’In accordance with the principles of double-think it does not matter
if the war is not real. For when it is, victory is not possible. The
war is not meant to be won, but it is meant to be continuous.’ (George Orwell, 1984; quoted at the end of Michael Moore's Fahrenheit 9/11)
I'm getting over mild food poisoning from a Portuguese restaurant in Boston, so I don't really have the energy to substantiate the title of this post. [Update: I did it here and here] But it seems to me that it might be worth someone's time to look at the relationship between Orwell's writings in particular and Moore's influence on American popular culture. Both figures are flawed, and were/are widely attacked for questioning the 'party line'. Both change their minds about things often, and are full of intellectual and philosophical inconsistencies. That said, both Orwell and Moore also reset the profile for politically-engaged intellectual activity in their respective times and places.
I know less about Bradbury and I have to admit (Morris Zapp moment here) that I've never read Farenheit 451. So I obviously can't say much about it. However, it's worth noting that the only writer Moore quotes in F911 is Orwell.
At the end of his ugly 'review' of Moore, Christopher Hitchens (clearly eager to renew his credibility with the right after his trashing of Reagan) has this passage on Moore's use of Orwell:
Perhaps vaguely aware that his movie so completely lacks gravitas, Moore concludes with a sonorous reading of some words from George Orwell. The words are taken from 1984 and consist of a third-person analysis of a hypothetical, endless, and contrived war between three superpowers. The clear intention, as clumsily excerpted like this (...) is to suggest that there is no moral distinction between the United States, the Taliban, and the Baath Party and that the war against jihad is about nothing. If Moore had studied a bit more, or at all, he could have read Orwell really saying, and in his own voice, the following:
The majority of pacifists either belong to obscure religious sects or are simply humanitarians who object to taking life and prefer not to follow their thoughts beyond that point. But there is a minority of intellectual pacifists, whose real though unacknowledged motive appears to be hatred of western democracy and admiration for totalitarianism. Pacifist propaganda usually boils down to saying that one side is as bad as the other, but if one looks closely at the writing of the younger intellectual pacifists, one finds that they do not by any means express impartial disapproval but are directed almost entirely against Britain and the United States
And that's just from Orwell's Notes on Nationalism in May 1945. A short word of advice: In general, it's highly unwise to quote Orwell if you are already way out of your depth on the question of moral equivalence.

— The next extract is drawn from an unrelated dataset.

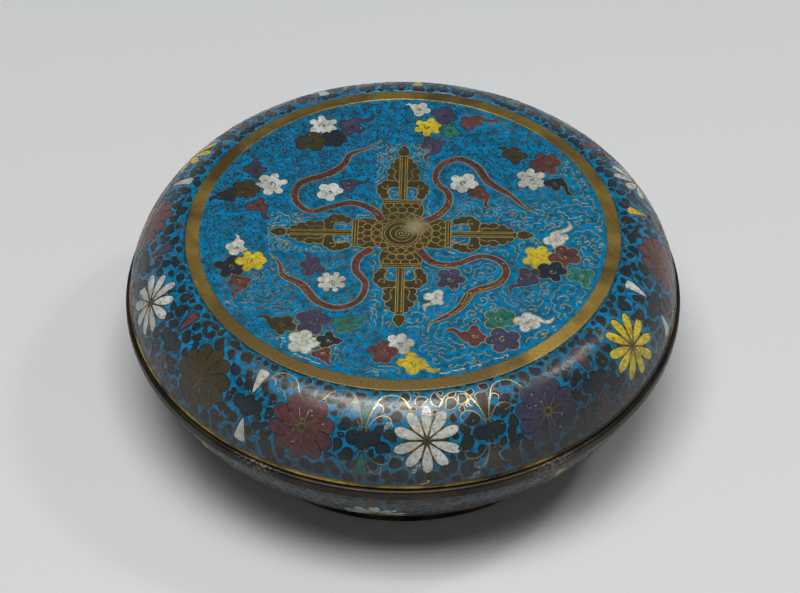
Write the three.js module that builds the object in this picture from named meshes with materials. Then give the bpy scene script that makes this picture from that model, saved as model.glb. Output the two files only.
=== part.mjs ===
import * as THREE from "three";

// A round cloisonné enamel box with a lift-off lid, in millimetres, +Z up. Z = 0 is what it stands on
// and the Z axis runs through the middle of the lid. Everything is turned about that axis: a raised
// copper base and lid, both hollow, and the gilt copper rings that edge and carry them.

// Heights above the ground
const LID_TOP = 57.5; // the lid's flat enamelled field
const LID_EDGE = 38.3; // where the lid's enamel stops and its gilt rim begins
const SEAT = 37.4; // the plane on which the lid sits on the base
const BASE_EDGE = 33.8; // where the base's enamel stops and its gilt rim begins
const BASE_BOTTOM = 8.3; // underside of the base, which is the top of the foot ring

// Radii and thicknesses
const MOUTH_R = 75; // outside of the enamel at the joint between lid and base
const FIELD_R = 59.1; // where the lid's flat top turns down into the shoulder
const WALL = 2.4; // copper sheet with enamel outside and counter-enamel inside
const RING_WIDTH = 3.9; // gilt ring that frames the lid's flat field
const RING_SEAT_DEPTH = 1.2; // the step in the lid that the gilt ring lies in
const RING_PROUD = 0.2; // how far the ring stands above the field
const RING_FALL = 0.4; // how far the ring's outer edge lies below the field
const CLEARANCE = 0.3; // between neighbours that don't bear on each other
const RIM_PROUD = 1.3; // how far the base's rim stands out past the enamel
const LIP_THICK = 1.2; // lip of the base's rim that locates the lid
const LIP_HEIGHT = 2.8; // of that lip, above the seat
const LIP_PLAY = 0.6; // between the lip and the inside of the lid
const SEAT_WIDTH = 1.8; // the part of the base's rim that the lid bears on
const FOOT_R = 53.5; // outside of the foot ring at its bottom
const FOOT_WALL = 2.6;
const BOWL_FOOT_R = 54; // where the base's wall meets the foot ring

// How round the two curved walls are: 2 is an ellipse, 1 a straight slope
const SHOULDER_FULLNESS = 1.83;
const BOWL_FULLNESS = 1.45;

const SIDES = 72; // facets round each turned piece

const enamel = new THREE.MeshStandardMaterial({ color: 0x0b6f9e, roughness: 0.3, metalness: 0 });
const giltCopper = new THREE.MeshStandardMaterial({ color: 0x8a7440, roughness: 0.4, metalness: 1 });

// A quarter of a superellipse from `from`, where it lies flat, to `to`, where it stands upright.
function curvedWall(from, to, fullness, steps) {
  const [flatR, flatZ] = from;
  const [uprightR, uprightZ] = to;
  return Array.from({ length: steps + 1 }, (_, i) => {
    const turn = (i / steps) * (Math.PI / 2);
    const out = Math.sin(turn) ** (2 / fullness);
    const along = Math.cos(turn) ** (2 / fullness);
    return [flatR + (uprightR - flatR) * out, uprightZ + (flatZ - uprightZ) * along];
  });
}

// Turns a closed outline of [radius, height] points, taken clockwise with the axis on the left.
function turned(name, outline, material) {
  const closed = outline[0][0] === 0 ? outline : [...outline, outline[0]];
  const points = closed.map(([r, z]) => new THREE.Vector2(r, z)).reverse();
  const mesh = new THREE.Mesh(new THREE.LatheGeometry(points, SIDES), material);
  mesh.name = name;
  mesh.rotation.x = Math.PI / 2;
  return mesh;
}

// The lid: one raised sheet of copper, enamelled all over, with a step for the gilt ring.
function lidBody() {
  const ringInner = FIELD_R - RING_WIDTH;
  const stepFloor = LID_TOP - RING_SEAT_DEPTH;
  const shoulderTop = [FIELD_R + CLEARANCE, LID_TOP - RING_FALL];
  const outside = curvedWall(shoulderTop, [MOUTH_R, LID_EDGE], SHOULDER_FULLNESS, 9);
  const innerTop = [ringInner, LID_TOP - WALL];
  const inside = curvedWall(innerTop, [MOUTH_R - WALL, LID_EDGE], SHOULDER_FULLNESS, 7);
  return turned(
    "lid_body",
    [
      [0, LID_TOP],
      [ringInner - CLEARANCE, LID_TOP],
      [ringInner - CLEARANCE, stepFloor],
      [FIELD_R + CLEARANCE, stepFloor],
      ...outside,
      ...inside.reverse(),
      [0, LID_TOP - WALL],
    ],
    enamel,
  );
}

// The flat gilt ring that lies in the lid's step and frames the field.
function lidRing() {
  const inner = FIELD_R - RING_WIDTH;
  const edge = 0.35; // its rounded arrises
  const floor = LID_TOP - RING_SEAT_DEPTH;
  const top = LID_TOP + RING_PROUD;
  return turned(
    "lid_ring",
    [
      [inner, floor],
      [inner, top - edge],
      [inner + edge, top],
      [FIELD_R - edge, top - RING_FALL],
      [FIELD_R, top - RING_FALL - edge],
      [FIELD_R, floor],
    ],
    giltCopper,
  );
}

// The thin gilt band on the lid's lower edge.
function lidRim() {
  const inner = MOUTH_R - WALL;
  const bulge = 0.25; // it stands out this far past the enamel, half way up
  return turned(
    "lid_rim",
    [
      [inner, LID_EDGE],
      [MOUTH_R, LID_EDGE],
      [MOUTH_R + bulge, (LID_EDGE + SEAT) / 2],
      [MOUTH_R, SEAT],
      [inner, SEAT],
    ],
    giltCopper,
  );
}

// The gilt band on the base's mouth, with the seat and the upright lip that keep the lid in place.
function baseRim() {
  const lipOuter = MOUTH_R - WALL - LIP_PLAY;
  const outer = MOUTH_R + RIM_PROUD;
  const shelf = SEAT - CLEARANCE; // the outer part of the rim stays this far below the lid
  const edge = 0.6;
  return turned(
    "base_rim",
    [
      [lipOuter - LIP_THICK, SEAT + LIP_HEIGHT],
      [lipOuter, SEAT + LIP_HEIGHT],
      [lipOuter, SEAT],
      [lipOuter + SEAT_WIDTH, SEAT],
      [lipOuter + SEAT_WIDTH, shelf],
      [outer - edge, shelf],
      [outer, shelf - edge],
      [outer, BASE_EDGE + edge],
      [outer - edge, BASE_EDGE],
      [lipOuter - LIP_THICK, BASE_EDGE],
    ],
    giltCopper,
  );
}

// The base: one raised copper bowl with a flat floor, enamelled inside and out.
function baseBody() {
  const floor = BASE_BOTTOM + WALL;
  const outside = curvedWall([BOWL_FOOT_R, BASE_BOTTOM], [MOUTH_R, BASE_EDGE], BOWL_FULLNESS, 8);
  const inside = curvedWall([BOWL_FOOT_R - WALL / 2, floor], [MOUTH_R - WALL, BASE_EDGE], BOWL_FULLNESS, 7);
  return turned("base_body", [[0, floor], ...inside, ...outside.reverse(), [0, BASE_BOTTOM]], enamel);
}

// The foot: a gilt copper ring soldered under the bowl, a little thicker where it stands.
function footRing() {
  const inner = FOOT_R - FOOT_WALL;
  const edge = 0.5;
  const tread = 2.2; // height of its thicker lower edge
  const waist = 0.5; // how much thinner the ring is above that
  return turned(
    "foot_ring",
    [
      [inner, BASE_BOTTOM],
      [FOOT_R - waist, BASE_BOTTOM],
      [FOOT_R - waist, tread + waist],
      [FOOT_R, tread],
      [FOOT_R, edge],
      [FOOT_R - edge, 0],
      [inner, 0],
    ],
    giltCopper,
  );
}

const base = new THREE.Group();
base.add(footRing(), baseBody(), baseRim());

const lid = new THREE.Group();
lid.add(lidRim(), lidBody(), lidRing());

const box = new THREE.Group();
box.add(base, lid);

export default box;
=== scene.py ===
import math

import bpy
import numpy as np
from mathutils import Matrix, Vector
from mathutils.geometry import delaunay_2d_cdt
from mathutils.kdtree import KDTree


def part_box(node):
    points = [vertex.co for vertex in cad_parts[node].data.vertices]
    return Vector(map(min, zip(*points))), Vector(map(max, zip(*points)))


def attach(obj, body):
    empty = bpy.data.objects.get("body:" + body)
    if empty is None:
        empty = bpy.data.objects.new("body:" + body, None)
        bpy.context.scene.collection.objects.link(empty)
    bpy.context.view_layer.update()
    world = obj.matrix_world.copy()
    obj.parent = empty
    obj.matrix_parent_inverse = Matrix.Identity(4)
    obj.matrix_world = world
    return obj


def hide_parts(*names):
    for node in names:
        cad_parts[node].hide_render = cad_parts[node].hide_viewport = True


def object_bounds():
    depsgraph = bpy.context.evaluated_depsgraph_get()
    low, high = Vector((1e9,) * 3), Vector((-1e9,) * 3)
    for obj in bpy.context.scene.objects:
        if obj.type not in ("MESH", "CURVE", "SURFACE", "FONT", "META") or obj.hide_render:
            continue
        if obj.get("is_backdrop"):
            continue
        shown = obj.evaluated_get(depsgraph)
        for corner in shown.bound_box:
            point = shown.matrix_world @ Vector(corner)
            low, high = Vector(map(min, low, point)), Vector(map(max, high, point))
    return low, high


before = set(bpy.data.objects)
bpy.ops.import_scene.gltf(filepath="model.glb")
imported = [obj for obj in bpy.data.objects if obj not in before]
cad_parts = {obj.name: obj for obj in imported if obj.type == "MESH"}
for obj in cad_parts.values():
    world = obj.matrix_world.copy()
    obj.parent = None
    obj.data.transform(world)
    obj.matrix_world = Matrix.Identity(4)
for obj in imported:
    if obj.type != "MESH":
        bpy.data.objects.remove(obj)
cad_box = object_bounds()


# ---- Foot ring ----------------------------------------------------------------------------------------
# A ring of sheet copper, bent up and soldered under the bowl, then fire gilt. The gilding is rubbed thin
# and brown with tarnish, so it is satin rather than bright. Turned, with every arris rounded.
MM = 0.001
TURN_STEPS = 360


def linear(colour):
    """sRGB hex to linear RGBA."""
    channels = [int(colour[i : i + 2], 16) / 255 for i in (0, 2, 4)]
    return (*[c / 12.92 if c <= 0.04045 else ((c + 0.055) / 1.055) ** 2.4 for c in channels], 1.0)


def size(node, corner, axis):
    """A CAD node's lowest (0) or highest (1) coordinate along an axis, in millimetres."""
    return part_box(node)[corner][axis] / MM


def new_object(name, data):
    """A new object in the scene."""
    made = bpy.data.objects.new(name, data)
    bpy.context.scene.collection.objects.link(made)
    return made


def feed(tree, node, inputs):
    """Gives each input its value, or the socket that feeds it."""
    for key, value in inputs.items():
        if isinstance(value, bpy.types.NodeSocket):
            tree.links.new(value, node.inputs[key])
        else:
            node.inputs[key].default_value = value


def add(tree, kind, inputs=None, **settings):
    """Adds a node with its settings and inputs."""
    node = tree.nodes.new(kind)
    for key, value in settings.items():
        setattr(node, key, value)
    feed(tree, node, inputs or {})
    return node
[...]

To me, this is the only thing worth taking seriously in Hitchens' essay.
Still, I don't think he's right. I tend to agree with the passage quoted from Orwell's Notes that pacifism cannot be a universal principle. But it's unclear that Moore's is a pacifist film, or that Moore himself is a pacifist. And it's also urgent to remember that most people who opposed the war in Iraq did so not out of 'intellectual pacifism' but out of a strong suspicion that the WMD was spin, and that unilateral invasions pose a threat to international order. Finally, the lines quoted by Moore in the film are from 1984, and the analogy works quite well within the logic of the film.
Really the best way to develop this would be to take a look at Orwell's journalistic work near the start of World War II, when it wasn't at all clear where things were going. Hitchens doesn't do this.